Despite the fact that the homelands were domestically rejected and internationally [page 141] ostracised, the NP steadfastly attempted to confirm their de facto and de jure existence by a substantial body of parliamentary legislation. This legislation included the Promotion of Bantu Self-Government Act of 1959 (which divided Blacks into territorial units according to ethnicity and terminated African elected [White] representation in Parliament), the Bantu Investment Corporation Act of 1959, the Bantu Homelands Development Corporations Act of 1965, the Bantu Homelands Citizenship Act of 1970 (which attempted to attach the citizenship of one or other of the Homelands to every Black in South Africa) and the Bantu Homelands Constitution Act of 1971 (which empowered the State President of South Africa to confer self-government on any of the homelands) (Davenport 1989: 390, 407, 413; van Vuuren 1988: 111).
Domestic opposition to these, and other apartheid measures, was met by further security legislation, including the Sabotage Act of 1962, which made provision for long detentions without trial, the so-called 90-Day Act, which suspended much of the legal right to habeas corpus as well as the Internal Security Act of 1976 (Schrire 1994: 301-2)
Contradictory to, and amidst the consolidation of, Afrikaner ethnic power through various legal and constitutional means, and the gradual modification of apartheid due to internal and external pressures, embryonic fractures had begun to appear in the apparent monolithic Afrikaner structure by the mid-1960s (O’Meara 1996: 118). These fractures, which could be viewed as the roots of rightwing opposition to the NP, represented the beginnings of what was later to become known as a verkramptes vs. verligtes (conservatives vs. pragmatists or enlightened persons) split in Afrikaner circles. This split has influenced Afrikaner politics up to the present day.
By the mid-1970s, it was becoming clear, even in NP circles, that the Homeland Policy was not living up to expectations and that apartheid would once again have to be modernized. The main reasons for this development was continued Black urbanization, coupled to economic interests - the slow growing White labour pool could simply not satisfy the economic demand anymore - hinting at the urgent need to adapt legislation aimed at job reservation. This situation was aggravated by successive economic recessions during the 1970s, coupled with growing Black opposition illustrated by the 1976 Soweto riots (O’Meara 1996: 175; Esman 1994: 84).

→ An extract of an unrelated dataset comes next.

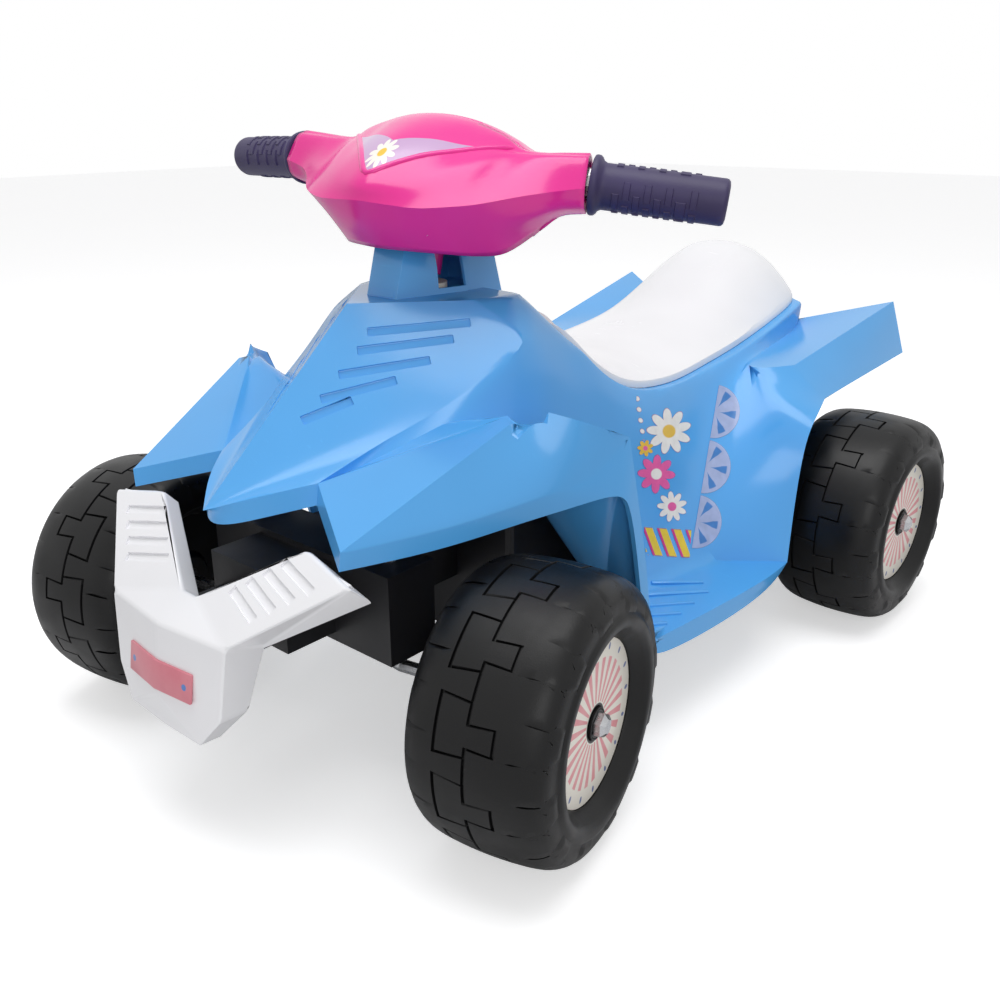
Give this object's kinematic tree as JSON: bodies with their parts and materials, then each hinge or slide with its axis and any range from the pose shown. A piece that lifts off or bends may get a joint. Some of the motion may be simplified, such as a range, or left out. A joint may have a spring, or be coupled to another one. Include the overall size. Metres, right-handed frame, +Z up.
{
  "type": "electric ride-on toy",
  "caption": "Toddler's battery ride-on quad: faceted blue body with footwells, white saddle, turning handlebar, steered front wheels and a geared drive to a rear wheel.",
  "frame": {"origin": "on the ground under the middle of the toy, midway between its front and rear ends", "axes": "+Z up, -Y towards the front bumper, +X towards the rider's left"},
  "size_m": [0.4376, 0.6571, 0.3899],
  "materials": {
    "blue_plastic": "gloss",
    "white_plastic": "gloss",
    "magenta_plastic": "gloss",
    "grip_rubber": "satin",
    "black_plastic": "satin",
    "wheel_plastic": "satin",
    "disc_ivory": "satin",
    "plate_rose": "satin",
    "steel": "satin",
    "brass": "satin",
    "natural_nylon": "satin",
    "grey_plastic": "satin",
    "wire_insulation": "satin"
  },
  "bodies": {
    "chassis": {"body_shell": "blue_plastic", "seat": "white_plastic", "front_bumper": "white_plastic", "bumper_plate": "plate_rose", "front_frame": "black_plastic", "chassis_tub": "black_plastic", "column_upper_bush": "natural_nylon", "column_lower_bush": "natural_nylon", "rear_axle": "steel", "axle_bush_left": "natural_nylon", "axle_bush_right": "natural_nylon", "gearbox_outer_case": "black_plastic", "gearbox_inner_case": "black_plastic", "motor": "steel", "battery": "grey_plastic", "battery_strap": "black_plastic", "battery_plug": "natural_nylon", "battery_lead": "wire_insulation", "axle_nut_rear_left": "steel", "axle_nut_rear_right": "steel"},
    "steering": {"steering_column": "steel", "pitman_arm": "steel", "column_sleeve": "magenta_plastic", "handlebar_tube": "steel", "bar_clamp": "black_plastic", "grip_left": "grip_rubber", "grip_right": "grip_rubber", "bar_cover_front": "magenta_plastic", "bar_cover_rear": "magenta_plastic", "cover_screw_left": "steel", "cover_screw_right": "steel", "drive_switch": "black_plastic", "switch_lead": "wire_insulation"},
    "button": {"drive_button": "grey_plastic"},
    "knuckle_left": {"kingpin_rod_left": "steel", "axle_nut_front_left": "steel"},
    "knuckle_right": {"kingpin_rod_right": "steel", "axle_nut_front_right": "steel"},
    "tie": {"tie_plate": "steel"},
    "front_wheel_left": {"wheel_front_left": "wheel_plastic", "hub_disc_front_left": "disc_ivory", "wheel_bush_front_left": "black_plastic"},
    "front_wheel_right": {"wheel_front_right": "wheel_plastic", "hub_disc_front_right": "disc_ivory", "wheel_bush_front_right": "black_plastic"},
    "rear_wheel_left": {"wheel_rear_left": "wheel_plastic", "hub_disc_rear_left": "disc_ivory", "wheel_bush_rear_left": "black_plastic"},
    "rear_wheel_right": {"wheel_rear_right": "wheel_plastic", "hub_disc_rear_right": "disc_ivory", "wheel_bush_rear_right": "black_plastic", "drive_sleeve": "natural_nylon", "output_gear": "natural_nylon"},
    "second_gear": {"second_gear": "natural_nylon"},
    "first_gear": {"first_gear": "natural_nylon"},
    "pinion": {"motor_pinion": "brass"}
  },
  "joints": [
    {"name": "steering_turn", "type": "hinge", "parent": "chassis", "child": "steering", "pos_m": [0, -0.1, 0.33], "axis": [0, 0.2588, 0.9659], "range_deg": [-27.75, 4.25]},
    {"name": "button_press", "type": "slide", "parent": "steering", "child": "button", "axis": [0.1967, -0.9804, -0.0052], "range_m": [0, 0.003], "stiffness_N_per_m": 200, "springref_m": -0.001},
    {"name": "kingpin_left", "type": "hinge", "parent": "chassis", "child": "knuckle_left", "pos_m": [0.064, -0.2084, 0.0825], "axis": [0, 0, 1], "range_deg": [-27.75, 4.25]},
    {"name": "kingpin_right", "type": "hinge", "parent": "chassis", "child": "knuckle_right", "pos_m": [-0.064, -0.2084, 0.0825], "axis": [0, 0, 1], "range_deg": [-27.75, 4.25]},
    {"name": "tie_pivot", "type": "hinge", "parent": "knuckle_left", "child": "tie", "pos_m": [0.05789, -0.17903, 0.1621], "axis": [0, 0, 1], "range_deg": [-4.25, 27.75]},
    {"name": "front_spin_left", "type": "hinge", "parent": "knuckle_left", "child": "front_wheel_left", "pos_m": [0.15946, -0.18854, 0.0825], "axis": [0.979, 0.2036, 0], "continuous": true},
    {"name": "front_spin_right", "type": "hinge", "parent": "knuckle_right", "child": "front_wheel_right", "pos_m": [-0.15946, -0.22826, 0.0825], "axis": [0.979, 0.2036, 0], "continuous": true},
    {"name": "rear_spin_left", "type": "hinge", "parent": "chassis", "child": "rear_wheel_left", "pos_m": [0.1748, 0.2084, 0.0825], "axis": [1, 0, 0], "continuous": true},
    {"name": "rear_spin_right", "type": "hinge", "parent": "chassis", "child": "rear_wheel_right", "pos_m": [-0.1748, 0.2084, 0.0825], "axis": [1, 0, 0], "continuous": true},
    {"name": "second_gear_spin", "type": "hinge", "parent": "chassis", "child": "second_gear", "pos_m": [-0.115, 0.1866, 0.09044], "axis": [1, 0, 0], "continuous": true},
    {"name": "first_gear_spin", "type": "hinge", "parent": "chassis", "child": "first_gear", "pos_m": [-0.115, 0.16545, 0.09191], "axis": [1, 0, 0], "continuous": true},
    {"name": "pinion_spin", "type": "hinge", "parent": "chassis", "child": "pinion", "pos_m": [-0.109, 0.14471, 0.09632], "axis": [1, 0, 0], "continuous": true}
  ],
  "couplings": [
    {"joint": "kingpin_left", "follows": "steering_turn", "ratio": 1},
    {"joint": "kingpin_right", "follows": "steering_turn", "ratio": 1},
    {"joint": "tie_pivot", "follows": "steering_turn", "ratio": -1},
    {"joint": "second_gear_spin", "follows": "rear_spin_right", "ratio": -3.6},
    {"joint": "first_gear_spin", "follows": "rear_spin_right", "ratio": 11.52},
    {"joint": "pinion_spin", "follows": "rear_spin_right", "ratio": -36.864}
  ]
}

By the early 1980s, modification of apartheid subsequently again became the order of the day, with P.W Botha (NP leader 1978-1989) instructing Afrikaner’s that they will have to adapt to changing circumstances in order to survive in the now celebrated 1979 ‘Adapt-or-Die’ speech.

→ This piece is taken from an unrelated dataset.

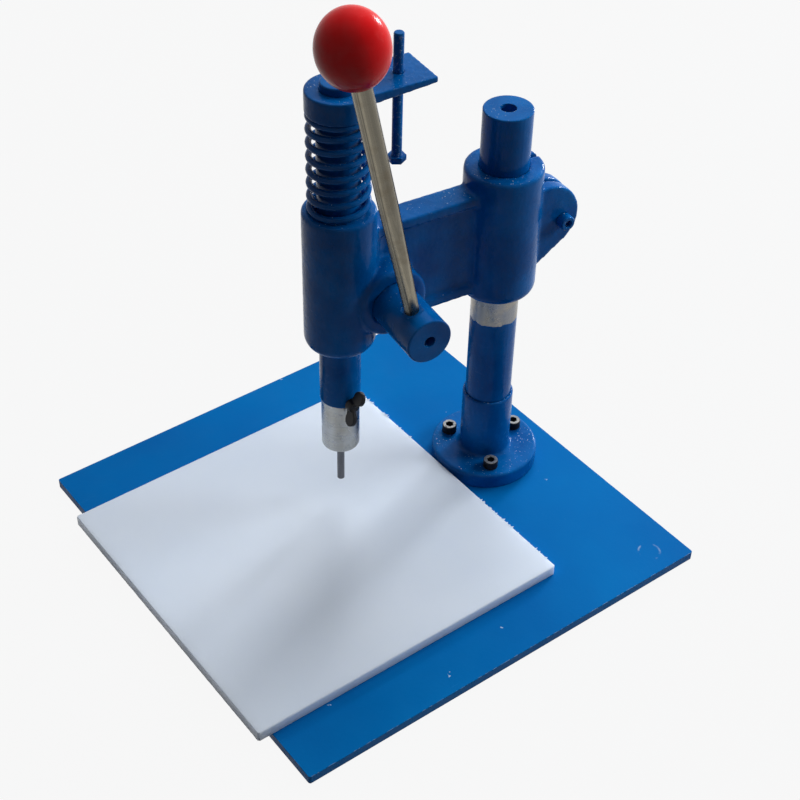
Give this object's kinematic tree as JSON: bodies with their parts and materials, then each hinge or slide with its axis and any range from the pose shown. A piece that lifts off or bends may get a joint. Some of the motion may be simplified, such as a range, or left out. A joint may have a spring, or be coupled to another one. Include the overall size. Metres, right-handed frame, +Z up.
{
  "type": "rivet punch press",
  "caption": "Column-type hand press for rivets and snaps: lever, rack-and-pinion ram with return spring and depth stop, on a clamped arm over a plastic board.",
  "frame": {"origin": "on the underside of the base plate, in the middle of the whole press seen from above", "axes": "+Z up along the column, +Y from the operator towards the column, +X to the side the lever is on; the arm is turned 7.4 degrees about the column from the Y axis"},
  "size_m": [0.4, 0.4164, 0.5209],
  "materials": {
    "blue_paint": "gloss, dark blue enamel over a lightly pebbled casting, worn to bright metal on edges",
    "blue_plate": "satin blue paint with faint scratches",
    "bare_steel": "turned, satin, slightly stained",
    "lever_steel": "zinc plated, half gloss",
    "black_oxide": "black oxide, heads worn bright on top",
    "blue_bolt": "blue paint over a threaded bolt",
    "spring_wire": "gloss blue-black paint on spring wire",
    "white_board": "milky white polyethylene, satin, cut marks",
    "red_knob": "deep red, polished",
    "brass_insert": "turned"
  },
  "bodies": {
    "base": {"base_plate": "blue_plate", "cutting_board": "white_board", "column_flange": "blue_paint", "flange_screws": "black_oxide"},
    "mast": {"column": "blue_paint"},
    "arm": {"arm_casting": "blue_paint", "return_spring": "spring_wire"},
    "clamp": {"clamp_screw": "blue_paint"},
    "lever": {"pinion_shaft": "blue_paint", "retaining_washer": "bare_steel", "retaining_bolt": "black_oxide", "lever_rod": "lever_steel", "ball_knob": "red_knob", "knob_insert": "brass_insert"},
    "ram": {"ram": "blue_paint", "spring_cap": "blue_paint", "cap_set_screw": "black_oxide", "punch": "bare_steel"},
    "stop": {"stop_bolt": "blue_bolt"},
    "wing": {"wing_screw": "black_oxide"}
  },
  "joints": [
    {"name": "arm_swivel", "type": "hinge", "parent": "base", "child": "mast", "pos_m": [-0.0025, 0.1395, 0.1], "axis": [0, 0, 1], "range_deg": [-60, 60]},
    {"name": "arm_height", "type": "slide", "parent": "mast", "child": "arm", "axis": [0, 0, 1], "range_m": [0, 0.04]},
    {"name": "lever_turn", "type": "hinge", "parent": "arm", "child": "lever", "pos_m": [-0.01757, 0.02347, 0.243], "axis": [0.9917, -0.1288, 0], "range_deg": [0, 85]},
    {"name": "ram_slide", "type": "slide", "parent": "arm", "child": "ram", "axis": [0, 0, 1], "range_m": [-0.0255, 0], "stiffness_N_per_m": 3000, "springref_m": 0.015, "deforming": ["return_spring"]},
    {"name": "stop_adjust", "type": "slide", "parent": "ram", "child": "stop", "axis": [0, 0, 1], "range_m": [-0.02, 0.03]},
    {"name": "wing_turn", "type": "hinge", "parent": "ram", "child": "wing", "pos_m": [-0.00173, -0.00984, 0.142], "axis": [0.9917, -0.1288, 0], "continuous": true},
    {"name": "clamp_turn", "type": "hinge", "parent": "arm", "child": "clamp", "pos_m": [0.02211, 0.18924, 0.2555], "axis": [0.9917, -0.1288, 0], "range_deg": [-180, 0]}
  ],
  "couplings": [
    {"joint": "ram_slide", "follows": "lever_turn", "m_per_rad": -0.017}
  ]
}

In essence, conservative rightwing critics such as Dr Albert Hertzog (NP-MP), were accusing the NP during the late 1960s and early 1970s (by that time under [page 142] the leadership of John Vorster), of ‘selling out’ White interests, bowing to international anti-racist pressure and deviating from the original Verwoerdian apartheid policies in favour of a more liberal approach. Vorster, for example, relaxed certain Petty Apartheid laws affecting segregated sport, access to hotels and the admittance of foreign Black diplomats to South Africa. These changes were viewed by the verkramptes as a betrayal of Afrikaner nationalism and the dilution of White supremacy (van Rooyen 1994: 18; Davenport 1989: 424; Esman 1994: 85).
Continued conservative criticism ultimately led to the establishment in 1969 of the Herstigte Nasionale Party (HNP) [translated literally as the Reconstituted National Party], which intended to pose a parliamentary rightwing opposition to the NP, and in 1973 of the Afrikaner Weerstand Beweging (AWB) [translated literally as the Afrikaner Resistance Movement], which intended to pose an extra-parliamentary opposition to the NP (Davenport 1989: 454). However, neither of these two parties was successful in wrestling away Afrikaner support from the NP in significant numbers.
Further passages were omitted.